Each line from the one containing "if empty is" through the one containing "imported = [obj" must be echoed exactly, endpoints included, and every other line omitted.
--- START ---
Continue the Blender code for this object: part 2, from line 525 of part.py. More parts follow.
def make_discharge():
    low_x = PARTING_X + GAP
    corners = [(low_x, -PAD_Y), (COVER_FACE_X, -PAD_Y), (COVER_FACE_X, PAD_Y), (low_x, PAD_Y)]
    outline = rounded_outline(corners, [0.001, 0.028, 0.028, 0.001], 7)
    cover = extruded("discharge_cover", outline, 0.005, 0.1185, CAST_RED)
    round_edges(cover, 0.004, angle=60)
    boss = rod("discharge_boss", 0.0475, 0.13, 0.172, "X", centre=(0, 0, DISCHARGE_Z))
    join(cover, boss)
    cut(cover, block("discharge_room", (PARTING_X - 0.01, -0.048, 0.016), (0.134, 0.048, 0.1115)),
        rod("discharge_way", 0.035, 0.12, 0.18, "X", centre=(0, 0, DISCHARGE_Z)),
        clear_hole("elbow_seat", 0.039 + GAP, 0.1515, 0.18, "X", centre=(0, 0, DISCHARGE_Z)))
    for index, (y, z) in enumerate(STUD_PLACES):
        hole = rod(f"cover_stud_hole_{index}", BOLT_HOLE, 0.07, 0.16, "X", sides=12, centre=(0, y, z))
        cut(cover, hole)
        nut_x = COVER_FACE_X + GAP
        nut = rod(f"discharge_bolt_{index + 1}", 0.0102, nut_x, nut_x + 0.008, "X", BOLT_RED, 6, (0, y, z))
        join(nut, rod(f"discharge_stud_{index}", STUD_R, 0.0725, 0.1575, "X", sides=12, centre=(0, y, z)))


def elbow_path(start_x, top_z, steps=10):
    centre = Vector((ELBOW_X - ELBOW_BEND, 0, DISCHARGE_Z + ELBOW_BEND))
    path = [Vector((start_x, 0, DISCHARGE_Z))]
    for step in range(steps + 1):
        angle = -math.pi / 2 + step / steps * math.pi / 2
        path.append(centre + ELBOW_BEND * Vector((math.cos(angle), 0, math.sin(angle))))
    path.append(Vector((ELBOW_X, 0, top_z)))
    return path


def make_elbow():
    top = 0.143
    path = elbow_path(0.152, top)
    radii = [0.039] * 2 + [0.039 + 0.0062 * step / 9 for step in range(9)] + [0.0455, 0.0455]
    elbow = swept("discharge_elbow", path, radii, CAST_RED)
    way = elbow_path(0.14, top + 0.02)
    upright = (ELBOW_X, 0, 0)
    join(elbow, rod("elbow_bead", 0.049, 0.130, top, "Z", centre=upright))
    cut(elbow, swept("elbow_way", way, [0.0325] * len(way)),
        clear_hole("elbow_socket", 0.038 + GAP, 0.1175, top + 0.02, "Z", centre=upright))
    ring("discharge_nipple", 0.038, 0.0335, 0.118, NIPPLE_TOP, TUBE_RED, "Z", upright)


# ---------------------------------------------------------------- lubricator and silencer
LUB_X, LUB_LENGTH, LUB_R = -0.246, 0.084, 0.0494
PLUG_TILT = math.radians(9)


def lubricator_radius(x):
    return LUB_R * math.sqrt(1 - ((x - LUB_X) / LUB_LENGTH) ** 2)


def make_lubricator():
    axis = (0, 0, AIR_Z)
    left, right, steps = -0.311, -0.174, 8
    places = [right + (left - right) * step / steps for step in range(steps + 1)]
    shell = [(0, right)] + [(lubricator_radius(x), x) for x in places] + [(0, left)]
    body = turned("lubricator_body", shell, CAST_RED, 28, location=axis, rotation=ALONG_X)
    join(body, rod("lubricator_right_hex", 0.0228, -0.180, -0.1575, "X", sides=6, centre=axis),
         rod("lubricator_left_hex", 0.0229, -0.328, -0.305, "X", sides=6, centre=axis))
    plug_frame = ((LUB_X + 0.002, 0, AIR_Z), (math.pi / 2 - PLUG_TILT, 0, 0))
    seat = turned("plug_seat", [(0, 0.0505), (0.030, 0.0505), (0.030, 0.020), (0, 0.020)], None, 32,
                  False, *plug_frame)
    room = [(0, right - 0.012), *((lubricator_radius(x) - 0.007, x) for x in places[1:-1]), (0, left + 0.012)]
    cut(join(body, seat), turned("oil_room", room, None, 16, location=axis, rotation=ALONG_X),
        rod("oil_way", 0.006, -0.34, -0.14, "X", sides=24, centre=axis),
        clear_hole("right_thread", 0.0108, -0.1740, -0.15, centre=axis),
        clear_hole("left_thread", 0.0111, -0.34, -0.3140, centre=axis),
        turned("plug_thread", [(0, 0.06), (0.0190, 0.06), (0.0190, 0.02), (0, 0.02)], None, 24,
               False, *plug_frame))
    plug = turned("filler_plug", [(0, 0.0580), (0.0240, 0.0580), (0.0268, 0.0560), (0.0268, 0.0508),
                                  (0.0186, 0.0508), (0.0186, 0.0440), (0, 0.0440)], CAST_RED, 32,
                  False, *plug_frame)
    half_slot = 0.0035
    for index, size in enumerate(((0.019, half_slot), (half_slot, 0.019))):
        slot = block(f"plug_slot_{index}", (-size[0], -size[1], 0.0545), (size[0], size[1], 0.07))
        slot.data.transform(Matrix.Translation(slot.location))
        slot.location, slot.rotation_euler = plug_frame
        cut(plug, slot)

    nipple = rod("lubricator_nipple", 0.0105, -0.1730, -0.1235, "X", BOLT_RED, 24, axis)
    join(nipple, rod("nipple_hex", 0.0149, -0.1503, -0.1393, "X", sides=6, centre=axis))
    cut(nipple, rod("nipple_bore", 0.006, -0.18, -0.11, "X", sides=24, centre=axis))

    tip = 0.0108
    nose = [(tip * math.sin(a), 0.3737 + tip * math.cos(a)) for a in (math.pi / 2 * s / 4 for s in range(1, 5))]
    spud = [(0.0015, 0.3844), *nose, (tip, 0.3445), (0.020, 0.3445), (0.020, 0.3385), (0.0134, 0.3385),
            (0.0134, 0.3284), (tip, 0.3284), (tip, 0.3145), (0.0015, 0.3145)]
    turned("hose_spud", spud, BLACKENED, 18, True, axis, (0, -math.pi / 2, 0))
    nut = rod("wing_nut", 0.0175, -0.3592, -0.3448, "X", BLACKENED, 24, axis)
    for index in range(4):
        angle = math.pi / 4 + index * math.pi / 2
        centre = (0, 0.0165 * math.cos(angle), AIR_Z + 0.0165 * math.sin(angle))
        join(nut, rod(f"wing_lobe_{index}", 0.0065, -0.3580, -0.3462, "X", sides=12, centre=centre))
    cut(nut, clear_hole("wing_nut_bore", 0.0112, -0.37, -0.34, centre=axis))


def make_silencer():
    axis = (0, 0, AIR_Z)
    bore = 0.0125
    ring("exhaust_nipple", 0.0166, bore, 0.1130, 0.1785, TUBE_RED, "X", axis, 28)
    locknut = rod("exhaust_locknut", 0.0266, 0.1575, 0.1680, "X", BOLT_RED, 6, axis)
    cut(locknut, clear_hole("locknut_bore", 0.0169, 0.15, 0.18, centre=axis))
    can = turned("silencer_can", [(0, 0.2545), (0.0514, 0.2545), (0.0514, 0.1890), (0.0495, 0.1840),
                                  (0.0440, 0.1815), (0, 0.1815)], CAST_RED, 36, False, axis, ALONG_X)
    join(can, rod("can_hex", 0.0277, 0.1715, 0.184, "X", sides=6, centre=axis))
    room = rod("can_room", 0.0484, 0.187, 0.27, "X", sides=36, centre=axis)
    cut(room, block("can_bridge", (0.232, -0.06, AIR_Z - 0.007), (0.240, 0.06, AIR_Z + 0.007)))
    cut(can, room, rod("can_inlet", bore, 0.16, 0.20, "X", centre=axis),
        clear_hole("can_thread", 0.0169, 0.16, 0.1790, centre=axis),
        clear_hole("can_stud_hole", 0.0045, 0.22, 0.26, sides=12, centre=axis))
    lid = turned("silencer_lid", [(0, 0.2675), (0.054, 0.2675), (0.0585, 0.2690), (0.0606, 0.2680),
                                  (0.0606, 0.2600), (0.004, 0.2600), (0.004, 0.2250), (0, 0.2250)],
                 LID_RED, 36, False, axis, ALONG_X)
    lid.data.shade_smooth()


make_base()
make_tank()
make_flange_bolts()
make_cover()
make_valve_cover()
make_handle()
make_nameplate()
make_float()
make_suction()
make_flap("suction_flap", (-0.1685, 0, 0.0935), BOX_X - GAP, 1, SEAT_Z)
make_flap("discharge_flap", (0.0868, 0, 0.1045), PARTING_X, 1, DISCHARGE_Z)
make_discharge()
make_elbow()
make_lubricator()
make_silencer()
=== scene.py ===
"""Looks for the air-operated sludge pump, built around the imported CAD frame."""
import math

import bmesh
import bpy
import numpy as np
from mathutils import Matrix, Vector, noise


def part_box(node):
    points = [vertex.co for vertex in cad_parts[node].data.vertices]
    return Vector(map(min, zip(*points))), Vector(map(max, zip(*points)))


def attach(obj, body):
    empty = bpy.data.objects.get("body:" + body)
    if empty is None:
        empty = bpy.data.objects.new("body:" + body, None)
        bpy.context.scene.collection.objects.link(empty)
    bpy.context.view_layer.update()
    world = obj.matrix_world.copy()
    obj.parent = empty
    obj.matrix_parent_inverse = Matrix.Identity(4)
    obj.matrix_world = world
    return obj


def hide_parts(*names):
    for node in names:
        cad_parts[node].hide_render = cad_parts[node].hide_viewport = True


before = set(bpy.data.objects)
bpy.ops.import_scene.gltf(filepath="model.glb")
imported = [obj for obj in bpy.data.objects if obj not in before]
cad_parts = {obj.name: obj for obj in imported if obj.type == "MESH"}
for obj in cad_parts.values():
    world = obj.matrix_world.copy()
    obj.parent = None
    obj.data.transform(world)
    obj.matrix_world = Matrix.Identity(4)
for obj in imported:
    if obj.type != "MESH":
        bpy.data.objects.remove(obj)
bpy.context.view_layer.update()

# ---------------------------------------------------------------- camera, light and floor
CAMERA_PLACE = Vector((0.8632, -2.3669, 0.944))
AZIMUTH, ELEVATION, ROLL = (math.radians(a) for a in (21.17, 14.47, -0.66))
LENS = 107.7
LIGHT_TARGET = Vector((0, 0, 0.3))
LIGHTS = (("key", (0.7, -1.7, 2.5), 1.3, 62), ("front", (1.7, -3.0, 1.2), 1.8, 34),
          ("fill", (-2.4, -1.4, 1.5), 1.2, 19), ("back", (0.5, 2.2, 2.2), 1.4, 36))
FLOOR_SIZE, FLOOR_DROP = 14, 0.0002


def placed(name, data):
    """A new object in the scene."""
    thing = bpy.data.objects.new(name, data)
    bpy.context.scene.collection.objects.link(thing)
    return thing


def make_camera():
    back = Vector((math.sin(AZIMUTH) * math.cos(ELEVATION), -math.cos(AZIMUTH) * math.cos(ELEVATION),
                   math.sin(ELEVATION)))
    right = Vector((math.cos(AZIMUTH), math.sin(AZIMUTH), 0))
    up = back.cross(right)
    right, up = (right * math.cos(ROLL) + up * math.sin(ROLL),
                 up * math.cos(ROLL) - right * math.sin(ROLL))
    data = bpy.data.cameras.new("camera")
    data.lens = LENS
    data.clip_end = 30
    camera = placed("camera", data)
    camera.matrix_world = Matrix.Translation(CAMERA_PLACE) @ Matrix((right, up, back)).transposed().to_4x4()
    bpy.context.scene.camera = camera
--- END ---
* **Output of the task**
    if empty is None:
        empty = bpy.data.objects.new("body:" + body, None)
        bpy.context.scene.collection.objects.link(empty)
    bpy.context.view_layer.update()
    world = obj.matrix_world.copy()
    obj.parent = empty
    obj.matrix_parent_inverse = Matrix.Identity(4)
    obj.matrix_world = world
    return obj


def hide_parts(*names):
    for node in names:
        cad_parts[node].hide_render = cad_parts[node].hide_viewport = True


before = set(bpy.data.objects)
bpy.ops.import_scene.gltf(filepath="model.glb")
imported = [obj for obj in bpy.data.objects if obj not in before]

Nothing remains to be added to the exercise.